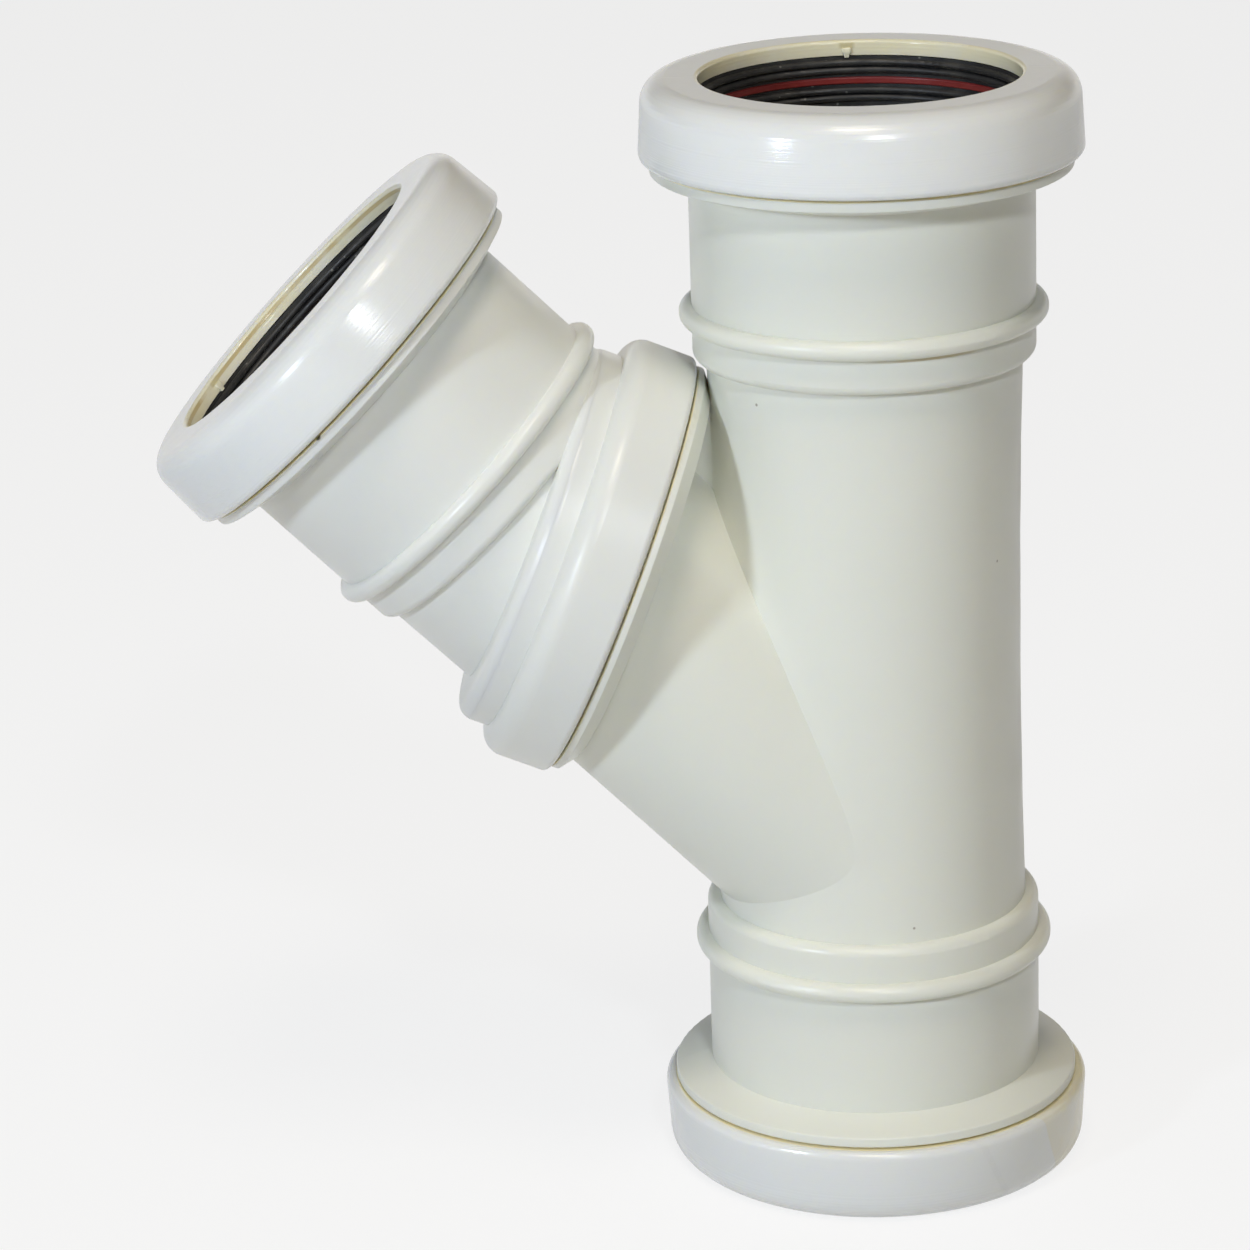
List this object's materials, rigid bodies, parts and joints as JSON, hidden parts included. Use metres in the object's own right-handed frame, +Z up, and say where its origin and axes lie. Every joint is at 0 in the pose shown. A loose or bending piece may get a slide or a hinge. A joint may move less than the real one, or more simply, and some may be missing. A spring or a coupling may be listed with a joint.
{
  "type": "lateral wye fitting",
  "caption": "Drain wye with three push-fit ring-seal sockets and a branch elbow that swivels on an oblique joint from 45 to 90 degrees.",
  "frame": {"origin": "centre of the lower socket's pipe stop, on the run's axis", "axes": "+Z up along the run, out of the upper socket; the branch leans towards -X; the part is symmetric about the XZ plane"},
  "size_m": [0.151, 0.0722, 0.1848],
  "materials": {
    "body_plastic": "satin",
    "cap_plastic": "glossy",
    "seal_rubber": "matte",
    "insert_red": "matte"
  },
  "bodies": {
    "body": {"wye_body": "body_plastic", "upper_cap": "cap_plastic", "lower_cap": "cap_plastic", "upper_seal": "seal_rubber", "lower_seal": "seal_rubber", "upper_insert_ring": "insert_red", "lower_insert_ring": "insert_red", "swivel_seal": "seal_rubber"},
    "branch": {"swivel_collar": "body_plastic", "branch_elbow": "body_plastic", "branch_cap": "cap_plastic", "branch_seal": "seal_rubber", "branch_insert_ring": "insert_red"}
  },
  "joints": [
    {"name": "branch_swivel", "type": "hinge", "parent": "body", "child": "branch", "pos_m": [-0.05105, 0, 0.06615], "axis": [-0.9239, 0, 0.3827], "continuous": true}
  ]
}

-=-=-

--- The problem ---
Copy all of the data. Keep every word exactly as it is.

--- Finished task ---
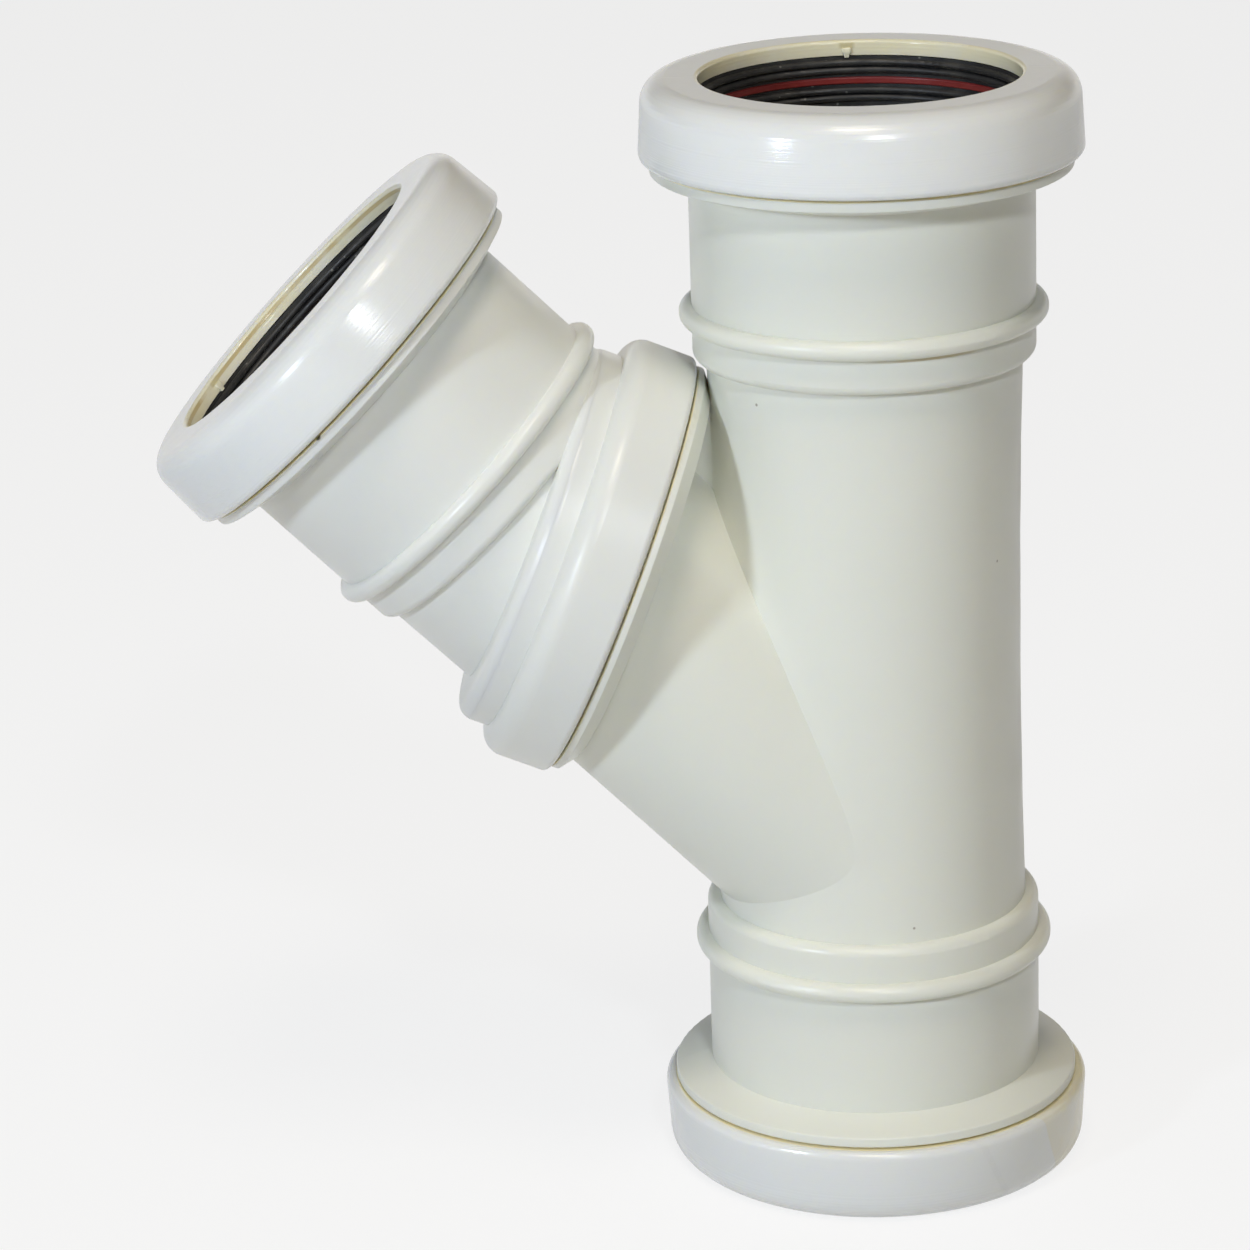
List this object's materials, rigid bodies, parts and joints as JSON, hidden parts included. Use metres in the object's own right-handed frame, +Z up, and say where its origin and axes lie. Every joint is at 0 in the pose shown. A loose or bending piece may get a slide or a hinge. A joint may move less than the real one, or more simply, and some may be missing. A spring or a coupling may be listed with a joint.
{
  "type": "lateral wye fitting",
  "caption": "Drain wye with three push-fit ring-seal sockets and a branch elbow that swivels on an oblique joint from 45 to 90 degrees.",
  "frame": {"origin": "centre of the lower socket's pipe stop, on the run's axis", "axes": "+Z up along the run, out of the upper socket; the branch leans towards -X; the part is symmetric about the XZ plane"},
  "size_m": [0.151, 0.0722, 0.1848],
  "materials": {
    "body_plastic": "satin",
    "cap_plastic": "glossy",
    "seal_rubber": "matte",
    "insert_red": "matte"
  },
  "bodies": {
    "body": {"wye_body": "body_plastic", "upper_cap": "cap_plastic", "lower_cap": "cap_plastic", "upper_seal": "seal_rubber", "lower_seal": "seal_rubber", "upper_insert_ring": "insert_red", "lower_insert_ring": "insert_red", "swivel_seal": "seal_rubber"},
    "branch": {"swivel_collar": "body_plastic", "branch_elbow": "body_plastic", "branch_cap": "cap_plastic", "branch_seal": "seal_rubber", "branch_insert_ring": "insert_red"}
  },
  "joints": [
    {"name": "branch_swivel", "type": "hinge", "parent": "body", "child": "branch", "pos_m": [-0.05105, 0, 0.06615], "axis": [-0.9239, 0, 0.3827], "continuous": true}
  ]
}